OK in a quick breakdown of what happened it goes like this:-
• Around 9.30pm Monday evening the server dropped, this was prior to completing the nightly backups
• Called and came on site at 8am and found the server had a hardware failure(the bios had corrupted)
• Called Dell to troubleshoot and try to work around issue, to no avail, so Tech and parts dispatched, server online at 4pmish
• During the server fix found that one of the hard drives had failed, so that part was ordered.
• Wed AM – server had been working OK but the minute it went under load, the medserver and then the rest of the servers ceased to respond.
• Came in at 8am and found an error on the raid card on the screen, rebooted and system came back up for 20mins. From this point on it went downhill
• Contacted Dell with picture of error and asked for advice. Upon consequent reboots the error did not reoccur.
• Found that as soon as the medserver was started the entire system would crash within 5mins or so
• Spent next few hours on phone with Dell trying to resolve the issue, thinking it was a firmware or software issue.
• Replacement drive arrived and I installed, however this seemed to make the system even less responsive.
• Kept working with Dell to resolve, till hardware tech arrived, he immediately noticed other issues and advised the raid card needed to be replaced, I also wanted the backplane replaced as I felt there was still an issue with it(this is the hardware that runs the harddrives and controls the data throughput.)
• Further investigation showed that the performance of the drives was very degraded. Next little while spent working with Dell to arrange new parts.
• Later found out the only available raid card was in Sydney and was not due till mid Thursday.
• Contacted previous Dell Tech and by a series of very fortunate events he was at the Dell Depot at midnight and was able to send the raid card he had swapped earlier, this was onsite at 1.30am 15/3
• Replaced Backplane and HardDrive and spun server back up. Drive performance was back to normal and the server even under load did not have any hardware issues.
• I then began fixing the servers as due to the number of crashes the main AD server(the one that runs logons etc) had begun to loop and would not start, I restored the OS drive and got it working again
• Dell Tech left around 2.30am
• Begun working on issues with corruptions on BP server and by 3.30 it was logging in and all services had started, but found that BP would not load.

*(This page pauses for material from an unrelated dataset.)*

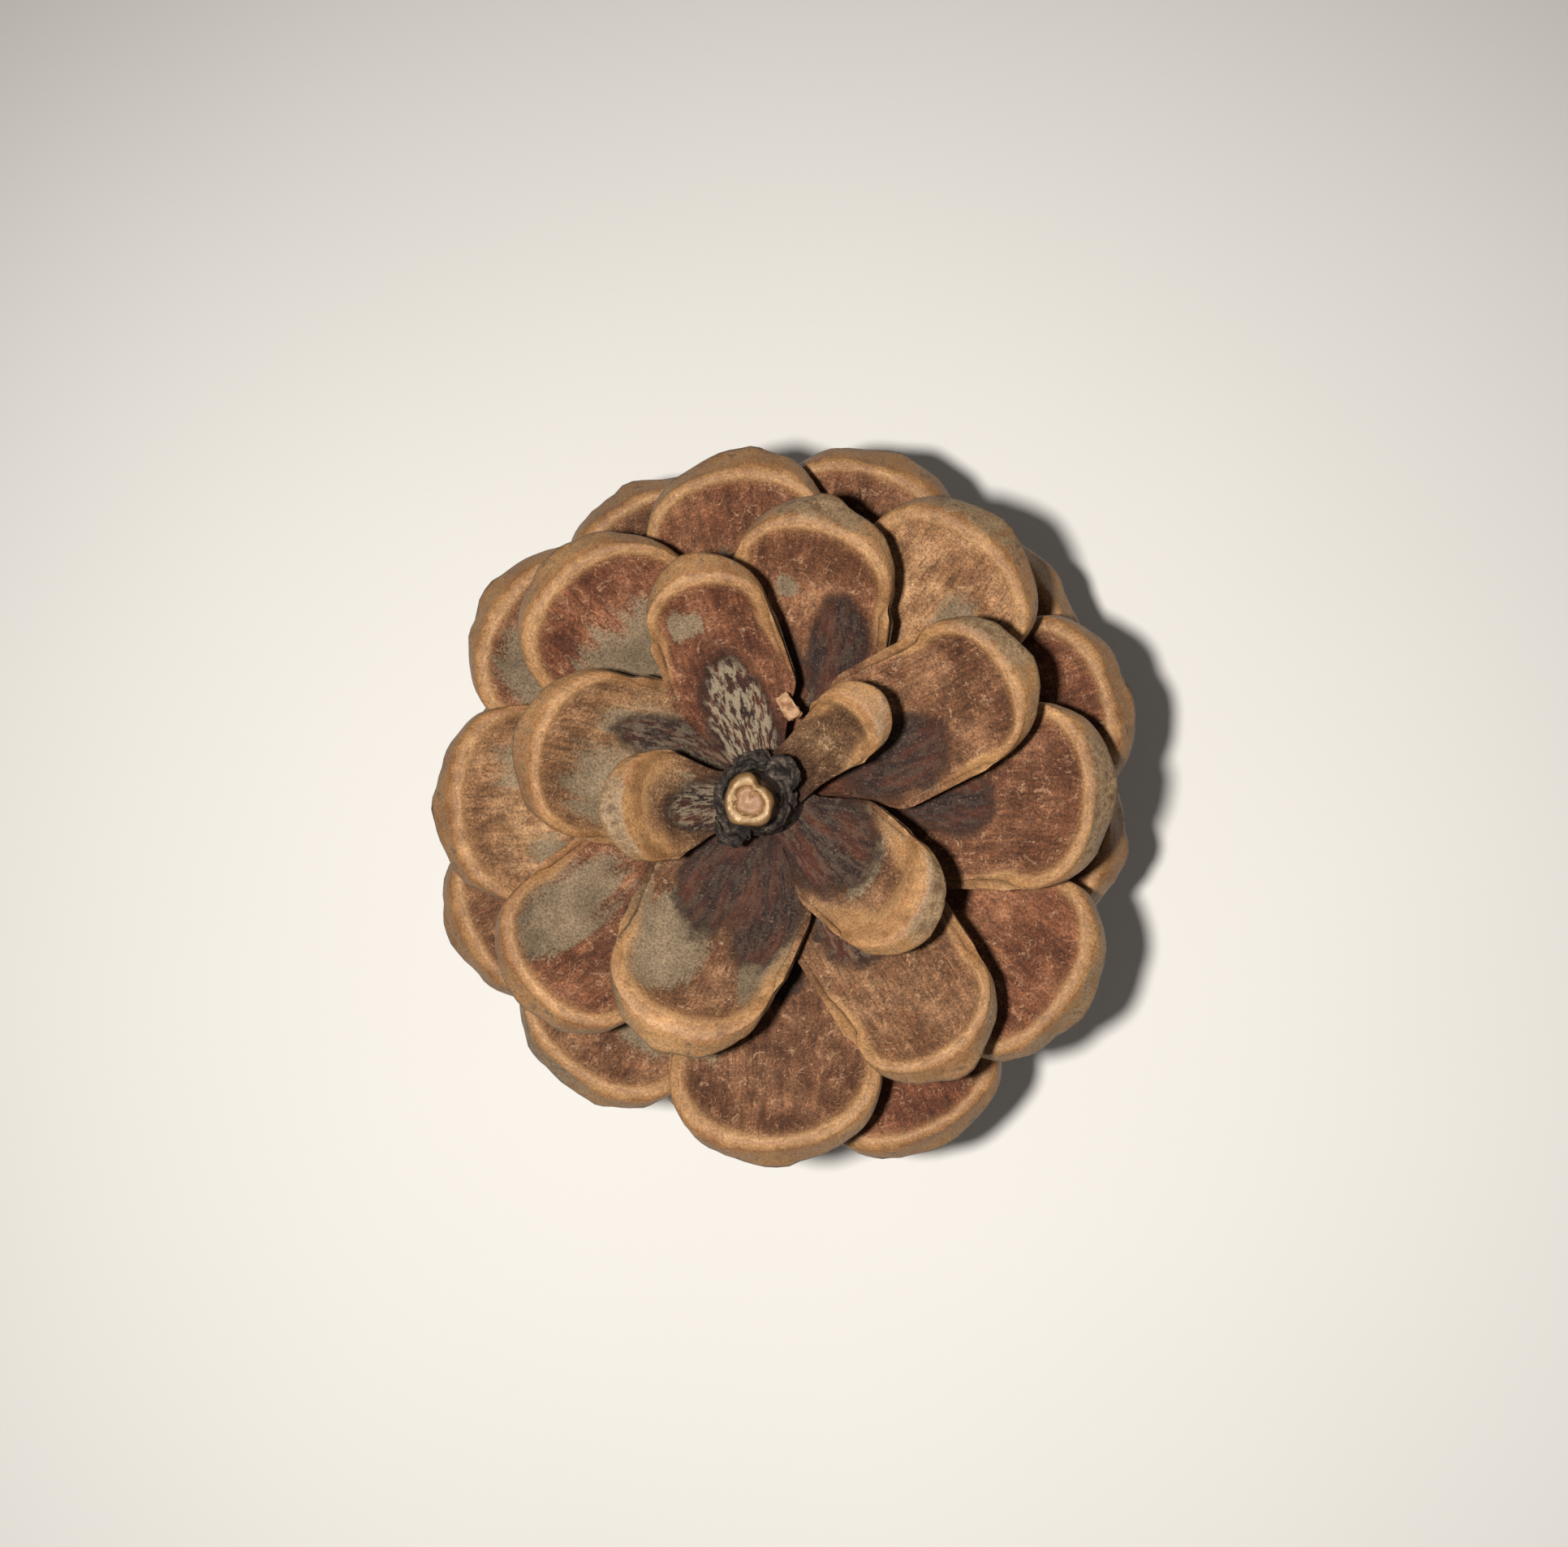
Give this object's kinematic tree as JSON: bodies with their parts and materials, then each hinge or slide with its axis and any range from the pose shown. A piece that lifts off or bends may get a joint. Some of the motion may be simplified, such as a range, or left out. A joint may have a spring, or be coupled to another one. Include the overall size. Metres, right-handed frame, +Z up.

• At this point I put down tools and got a few hours sleep
• 6.30am – began looking at BP and found the Patient database was not connected, tried a few things to bring it online but to no avail. Contacted BP support and handed over to them
• Tier 2 support began working on a fix to bring system online, this was done by around 10am. This is where the issue with BP occurred, in that the database and the patient anchors were not in sync and once we discovered it I was in contact with BP and they eventually got a tier 2 tech to look at it and he then reset the anchors and late this afternoon the system was working properly
• During this time there was also some issues with Pracsoft, but this seems to have resolved itself, but further work needs to be done by me to check that.
35hrs later all is working as it should.